EXERCISE DATA
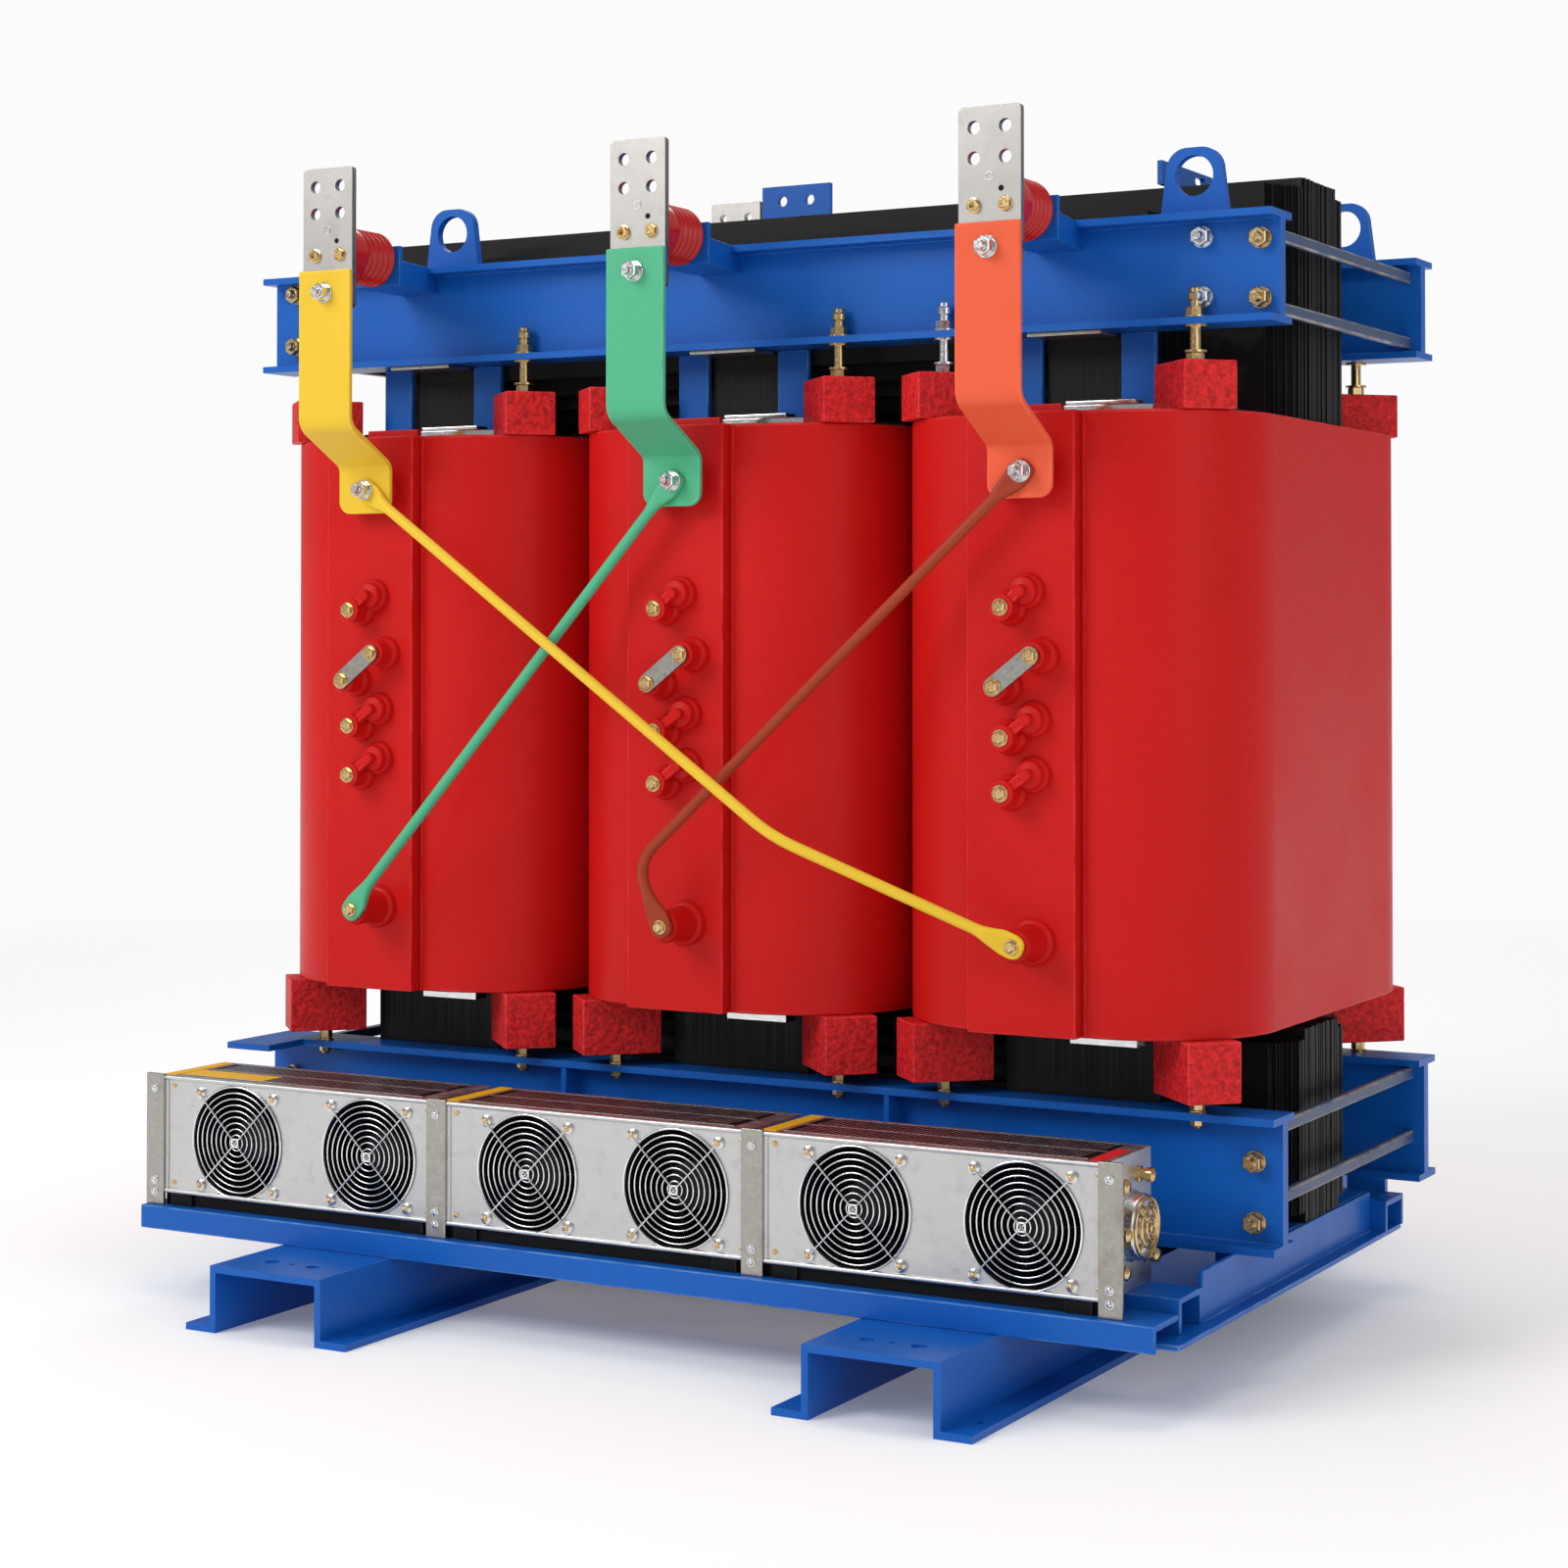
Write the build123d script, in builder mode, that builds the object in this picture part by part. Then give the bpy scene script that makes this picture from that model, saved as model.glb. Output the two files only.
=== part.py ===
from build123d import *
import os
from math import atan2, cos, degrees, radians, sin

os.makedirs("parts", exist_ok=True)

front_and_rear = {"front": -1, "rear": 1}
left_and_right = {"left": -1, "right": 1}

# Heights, stacked up from the floor
skid_height = 96
base_beam_height = 75
lower_clamp_height = 183
lower_stud_gap = 18
lower_block_height = 83
coil_height = 849
upper_block_height = 66
upper_stud_gap = 51
upper_clamp_height = 152

base_bottom = skid_height
lower_clamp_bottom = base_bottom + base_beam_height
lower_clamp_top = lower_clamp_bottom + lower_clamp_height
lower_block_bottom = lower_clamp_top + lower_stud_gap
coil_bottom = lower_block_bottom + lower_block_height
coil_top = coil_bottom + coil_height
upper_block_top = coil_top + upper_block_height
upper_clamp_bottom = upper_block_top + upper_stud_gap
upper_clamp_top = upper_clamp_bottom + upper_clamp_height

# Laminated core: packets from the middle outwards as half depth, half leg width,
# height lost at each yoke edge and length lost at each yoke end
core_packets = [
    (70, 150, 0, 0),
    (145, 143, 15, 6),
    (190, 132, 35, 150),
    (228, 112, 55, 170),
    (277, 58, 78, 190),
]
core_half_depth = core_packets[-1][0]
leg_half_width = core_packets[0][1]
yoke_beyond_phase = 250
upper_yoke_rise = 82
yoke_to_coil = 15
lower_yoke_drop = 8

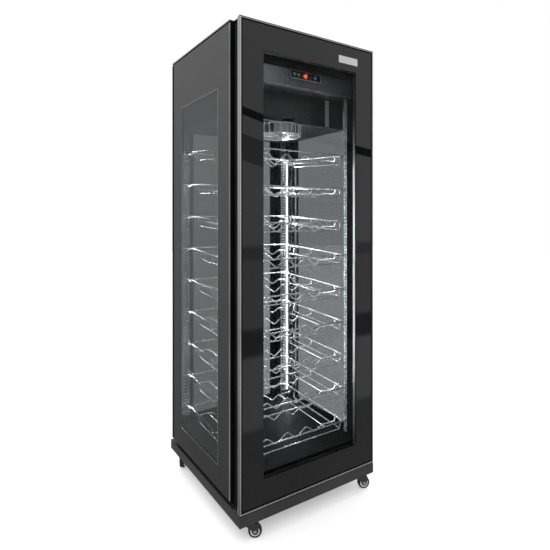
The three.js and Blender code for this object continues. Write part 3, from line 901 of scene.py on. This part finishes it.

STATED TASK
Return all of the data word for word.

TASK ANSWER
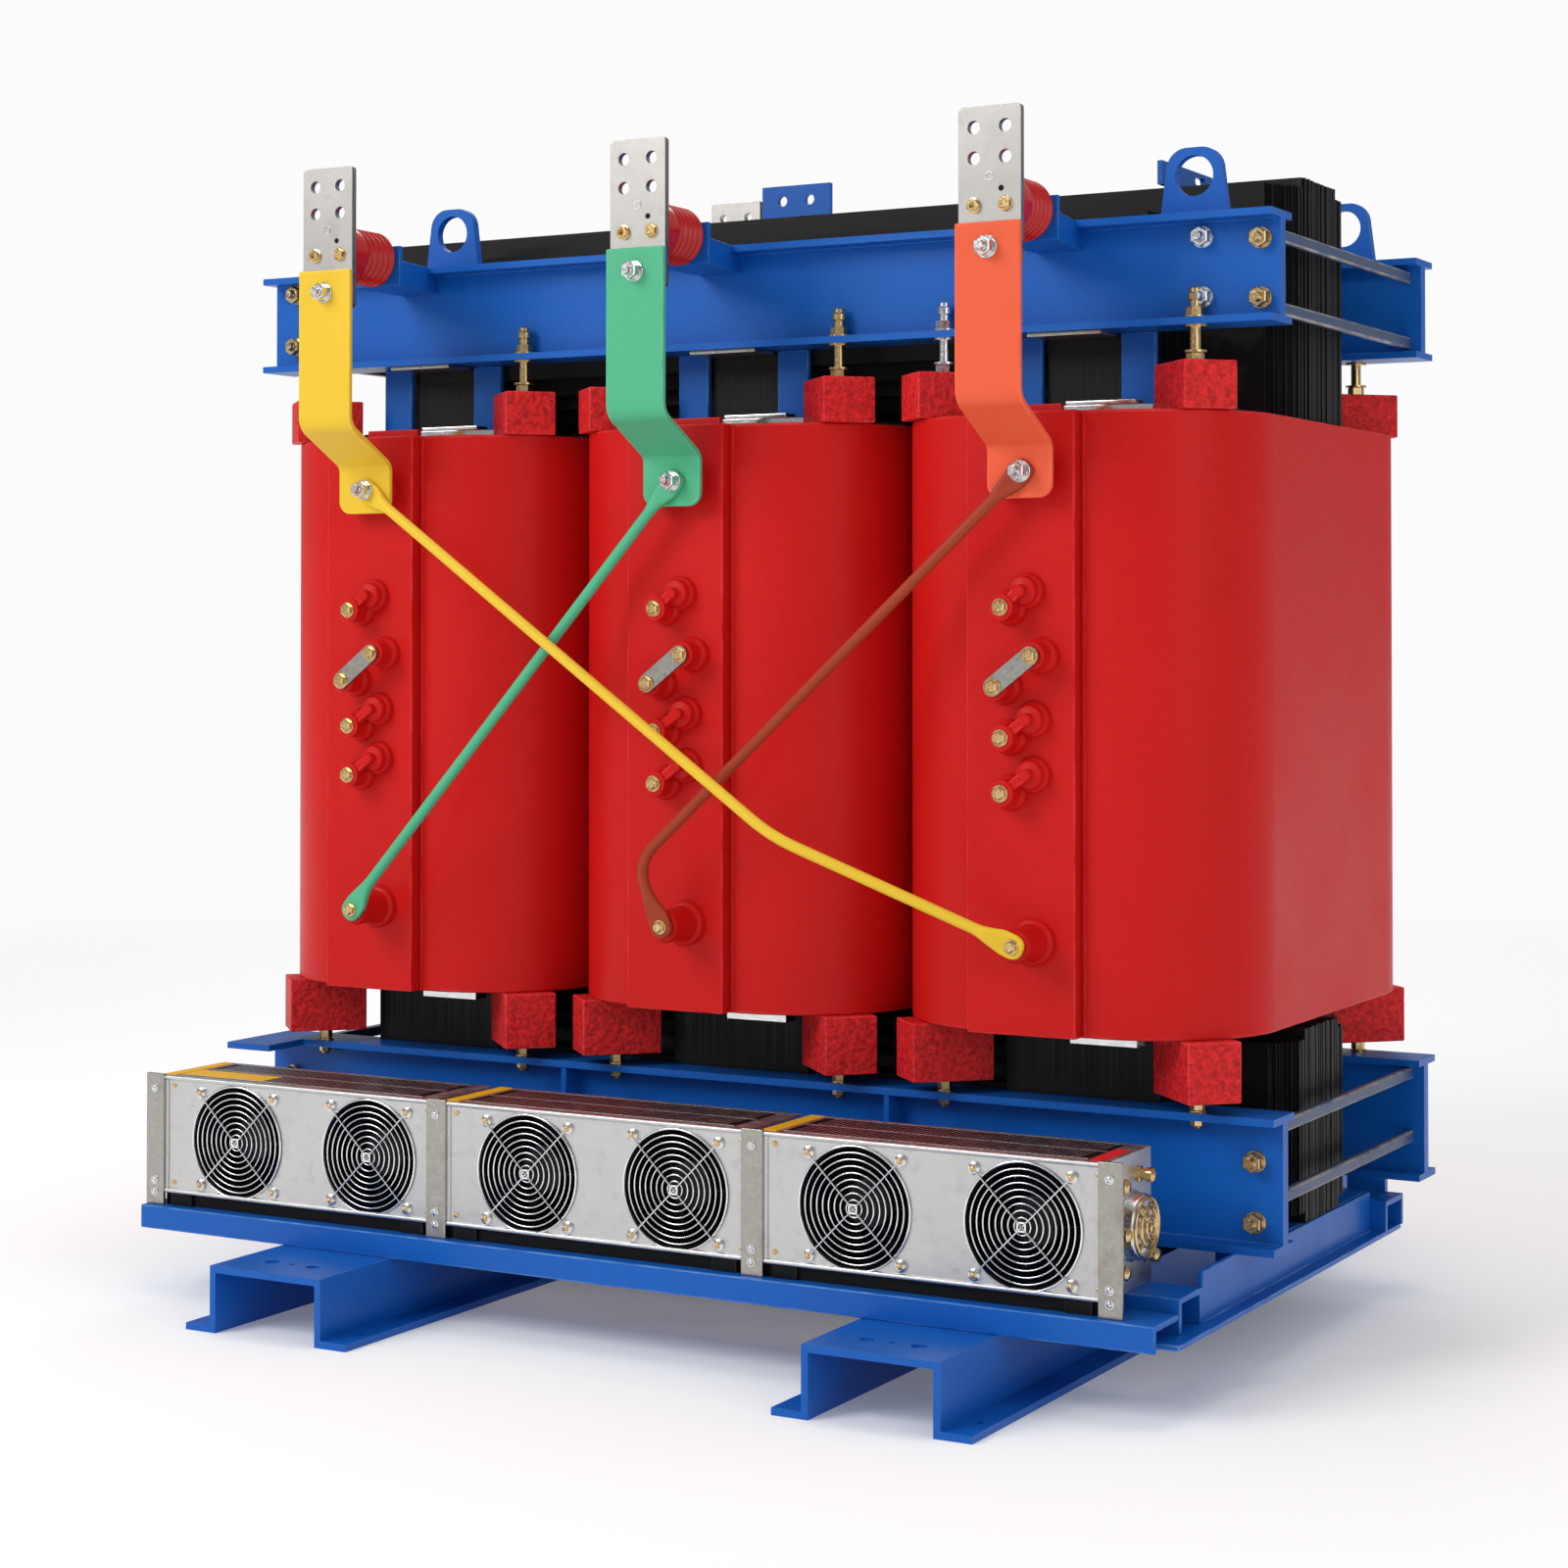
Write the build123d script, in builder mode, that builds the object in this picture part by part. Then give the bpy scene script that makes this picture from that model, saved as model.glb. Output the two files only.
=== part.py ===
from build123d import *
import os
from math import atan2, cos, degrees, radians, sin

os.makedirs("parts", exist_ok=True)

front_and_rear = {"front": -1, "rear": 1}
left_and_right = {"left": -1, "right": 1}

# Heights, stacked up from the floor
skid_height = 96
base_beam_height = 75
lower_clamp_height = 183
lower_stud_gap = 18
lower_block_height = 83
coil_height = 849
upper_block_height = 66
upper_stud_gap = 51
upper_clamp_height = 152

base_bottom = skid_height
lower_clamp_bottom = base_bottom + base_beam_height
lower_clamp_top = lower_clamp_bottom + lower_clamp_height
lower_block_bottom = lower_clamp_top + lower_stud_gap
coil_bottom = lower_block_bottom + lower_block_height
coil_top = coil_bottom + coil_height
upper_block_top = coil_top + upper_block_height
upper_clamp_bottom = upper_block_top + upper_stud_gap
upper_clamp_top = upper_clamp_bottom + upper_clamp_height

# Laminated core: packets from the middle outwards as half depth, half leg width,
# height lost at each yoke edge and length lost at each yoke end
core_packets = [
    (70, 150, 0, 0),
    (145, 143, 15, 6),
    (190, 132, 35, 150),
    (228, 112, 55, 170),
    (277, 58, 78, 190),
]
core_half_depth = core_packets[-1][0]
leg_half_width = core_packets[0][1]
yoke_beyond_phase = 250
upper_yoke_rise = 82
yoke_to_coil = 15
lower_yoke_drop = 8

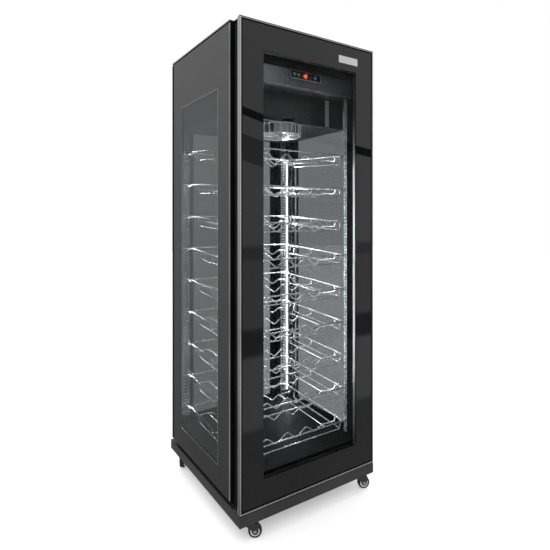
The three.js and Blender code for this object continues. Write part 3, from line 901 of scene.py on. This part finishes it.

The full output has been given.